Mbuvi takes an interdisciplinary approach to biblical studies, engaging questions of identity and community that are as present in the biblical text as they are in contemporary society. She introduces students to interpretive voices from a wide variety of perspectives, expanding the students’ horizons as they develop their own points of view. She believes that the greatest value in the classroom comes between exchanges between teachers and students, creating moments of learning and meaning for both.

Most recently, Mbuvi served as assistant professor of religion at High Point University in North Carolina. She has taught courses in the Hebrew prophets; the Five Books of Moses; Global Perspectives in Biblical Interpretation; Women in the Bible; Storytelling and the Sacred; and Introduction to Judaism. She has also taught at Elon University, Guilford College, Duke University Divinity School and Renk Theological College in South Sudan.
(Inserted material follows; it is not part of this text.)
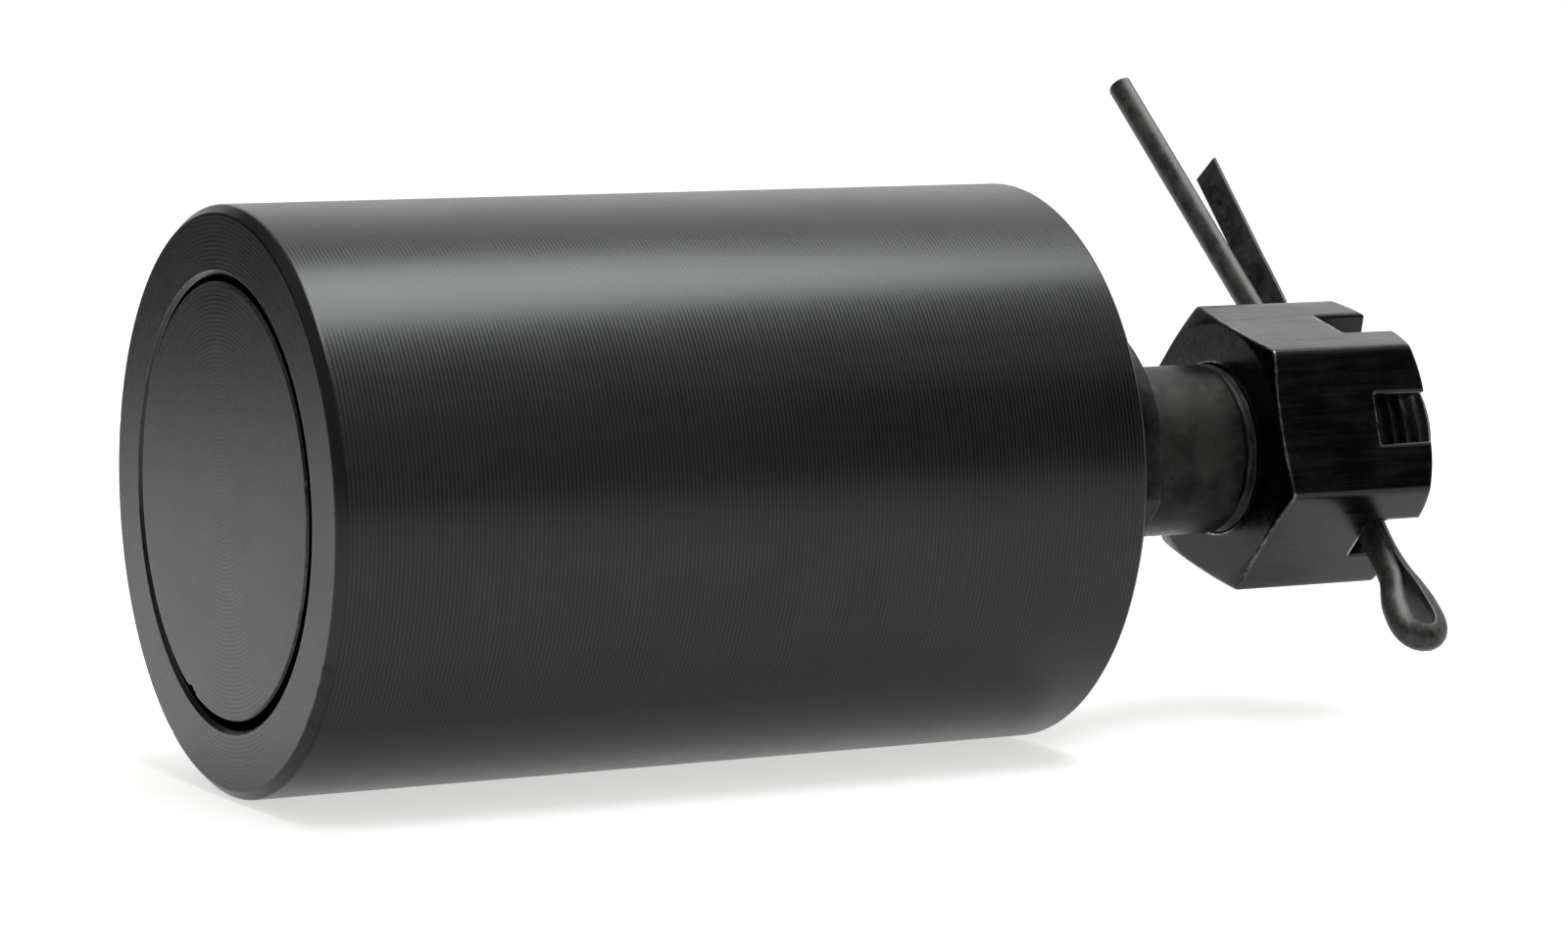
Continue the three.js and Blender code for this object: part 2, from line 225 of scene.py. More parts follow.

In addition to her academic work, Mbuvi has coordinated an adult literacy program in North Carolina; served on the board of Beth David Synagogue and the B’nai Shalom Day School in Greensboro, N.C.; and is a former member of the Jewish Community Relations Committee of the Greensboro Jewish Federation. She also spearheaded the creation of High Point University’s first minor in Jewish studies. She serves on the board of the Society for Jewish Ethics and was a program co-chair for its annual meeting from 2019-21.

Mbuvi earned a bachelor’s degree in philosophy and literary theory from Bryn Mawr College, a Master of Theological Studies degree from Palmer Theological Seminary, and both a Ph.D. in religion and a certificate in nonprofit management from Duke University.